In both cases, the SEC found that these investment firms failed to pre-emptively design, implement, and enforce policies and procedures to prevent the misuse of MNPI obtained through their unique business lines. Both Sound Point and Ares had existing policies concerning the possession or use of MNPI, but in both instances, the SEC argued that a general MNPI policy was not sufficient to account for the types of MNPI obtained in those firms’ business activities.

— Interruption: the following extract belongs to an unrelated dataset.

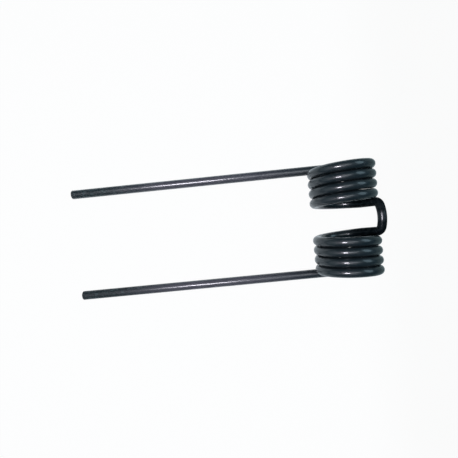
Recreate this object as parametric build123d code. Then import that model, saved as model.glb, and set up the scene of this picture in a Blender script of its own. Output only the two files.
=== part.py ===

The SEC’s Order pointed out that Company A’s loan value dropped by 50% and related CLO tranches by approximately 11% after news of a failed asset sale—suggesting that non-public information concerning this transaction was material. It’s important to note that most CLOs contain a large enough quantity of loans in their loan pool such that information related to a single loan in the pool would not normally be considered material to the value of any tranche of CLO notes. However, the SEC’s settlement suggests that there are indeed circumstances where underlying-loan information can constitute MNPI with respect to the CLO tranches. Given the uncertainty of “materiality” in this context, CLO managers should consider all of the characteristics of their CLOs, including (1) the CLO’s lifespan, (2) the number of loans remaining in the pool, and (3) whether the firm holds equity tranches of the CLO when evaluating the materiality of any MNPI related to loans held by the CLO.